How to Resolve Medical Billing Disputes with Non-Contracted Payers

As a medical billing professional, you may sometimes find yourself dealing with a dispute involving a non-contracted payer. Non-contracted payers are those with whom the provider does not have a contract. Payment for these claims is what is known as out-of-network, and you need to carefully investigate them prior to any patient encounter because some plans don’t allow for out-of-network services.

Plans that don’t allow payment for out-of-network providers may process the claim to make the entire billed amount the patient’s responsibility, or they may pay the claim without applying a discount.
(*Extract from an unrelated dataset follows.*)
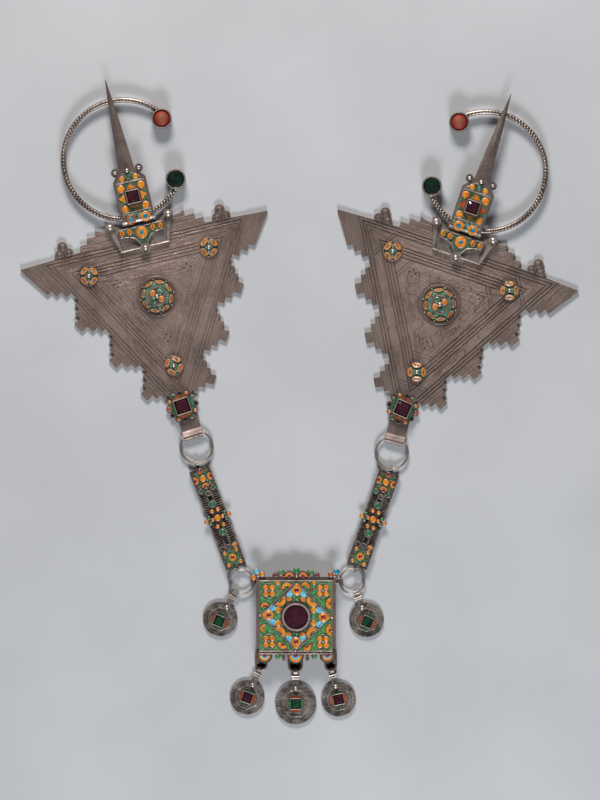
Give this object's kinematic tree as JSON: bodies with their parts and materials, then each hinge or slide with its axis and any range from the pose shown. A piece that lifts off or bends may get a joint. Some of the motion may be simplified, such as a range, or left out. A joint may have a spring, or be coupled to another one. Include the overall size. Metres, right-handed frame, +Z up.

Often, if a provider doesn’t participate in a certain network, the payer negotiates through a third-party pricing agent and tries to obtain a discount from the provider. Other times, if a provider contacts an out-of-network payer prior to a patient encounter, the payer asks for a one-time agreement for payment.

In cases where the payer denies payment and the plan provisions stipulate that the patient is responsible for all charges, most providers try to work with the insurance company to get the claim paid. Therefore, before sending the patient a bill, try to talk to the patient’s insurer to find out whether the issue can be resolved.

You also want to let the patient know that her insurer has denied payment and see whether either she or her employer can assist in resolving the issue.

When you deal with non-contracted payers, you need to rely on correct claims processing guidelines (published by the Centers for Medicare & Medicaid Services [CMS]) and the pre-encounter verification. Commercial payers can always cry “NCCI edits” when processing an out-of-network claim. After that, they are bound by the provisions of the patient’s coverage plan.

Patients are responsible for ensuring that any medical provider they seek treatment from accepts their insurance. However, the provider has a moral obligation, whenever possible, to verify patients’ coverage prior to treating them.